President Biden’s decision to direct the FBI to declassify key documents relating to Saudi Arabia’s connection to the 9/11 attacks is the latest example of his administration’s apparent desire to forge a different relationship with the Saudi regime from that of its predecessors.
The president also took the opportunity of his first foreign policy speech to call for an end to US support for “offensive operations” by the Saudi-led coalition in its brutal war in Yemen, including “relevant arms sales.” He also released US intelligence assessments documenting the role of Saudi Crown Prince Mohammed Bin Salman in ordering the murder of dissident Saudi journalist Jamal Khashoggi. This is all to the good.
Unfortunately, the administration hasn’t done nearly enough to follow up on these actions.
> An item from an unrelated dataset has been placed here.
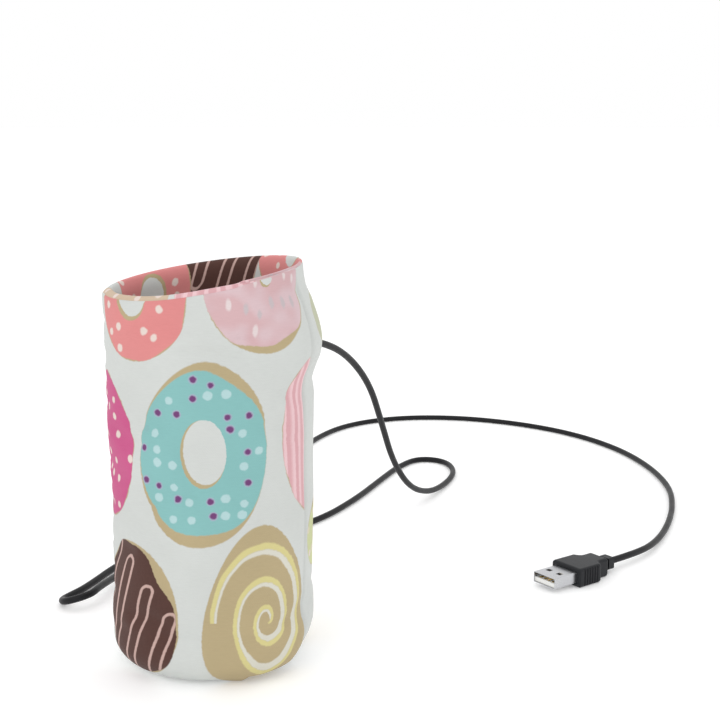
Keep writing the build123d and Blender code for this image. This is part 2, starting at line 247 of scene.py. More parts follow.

President Biden has rebuffed Congressional efforts to define in detail what he means by “relevant arms sales” to Saudi Arabia that can be used in offensive operations, and the US has continued to provide maintenance and spare parts that are essential to Riyadh’s prosecution of the war, including an offer of $500 million in support of attack helicopters that have been used in the Yemen war, announced just last week.
The Saudis are highly unlikely to end the blockade without outside pressure, and the US is particularly well situated to apply it.
The biggest flaw in the Biden policy toward Saudi Arabia, however, has been its failure to use all the leverage at its disposal to get the regime to end its blockade of essential imports into Yemen. The blockade has been a major contributor to the humanitarian catastrophe in Yemen, which the UN notes has resulted in the deaths of nearly a quarter of a million people since the start of the Yemen war in March 2015.
The blockade continues to do real damage. In August, imports of fuel allowed through the crucial Yemeni port of Hodeidah amounted to less than 3% of the nation’s total needs. This denial of entry for this vital import stems back to January of 2021; in February no fuel at all was allowed to get in through Hodeidah. In addition, the Saudi coalition continues to hinder flights into the major airport in the Yemeni capital of Sana’a. As CARE and the Norwegian Refugee Council wrote in a joint statement last month, “Sana’a’s airport closure for the fifth consecutive year has left stranded at least 32,000 critically ill Yemeni patients in need of life-saving treatment abroad, since the first and last medical flights in February last year. A coalition of over 50 peace, human rights, and social justice organizations, including the Friends Committee on National Legislation, MADRE, MoveOn, Win Without War, and the Yemen Relief and Reconstruction Foundation has called upon Congress to “prohibit any further US assistance or support to the Saudi-UAE coalition’s war and blockade on Yemen, including intelligence sharing, logistics, spare parts, and maintenance activities.”
As World Food Programme Executive Director David Beasley told the UN Security Council earlier this year, “It is hell on earth in many places in Yemen right now . . . The blockade must be lifted, as a humanitarian act. Otherwise, millions more will spiral into crisis.”
The Saudis are highly unlikely to end the blockade without outside pressure, and the US is particularly well situated to apply it. As noted by Bruce Reidel of the Brookings Institution, US maintenance and spare parts enable offensive Saudi operations in Yemen; as such these activities should be stopped if the Biden administration is to live up to its own rhetoric. Threatening to cut them off from military support would certainly get the attention of the Saudi leadership, and could well change their policy on the blockade. Back in May 2021, a group of 16 Democratic Senators led by Senator Elizabeth Warren (D-MA) sent a letter to President Biden calling for an end to all US arms and military support for the Saudi regime and asserted that, “Immediate and decisive action must be taken to end the ongoing blockade of fuel imports that is exacerbating the growing humanitarian crisis.” The Biden administration Special Envoy for Yemen Timothy Lenderking has expressed disapproval of any action that would impede the import of crucial supplies to Yemen, but the Biden administration has failed to take forceful steps to back up his words.
If the Biden administration fails to do what it should to press Riyadh to end the blockade, Congress needs to act. Representative Ro Khanna (D-CA) has proposed an amendment to the National Defense Authorization Act (NDAA) that would cut off all US military support for Saudi Arabia, including arms sales, spare parts, and maintenance. It is timely and essential if the US is to make a difference in ending the suffering in Yemen and help promote an inclusive peace agreement to end the war.
William D. Hartung is the director of the Arms and Security Program at the Center for International Policy.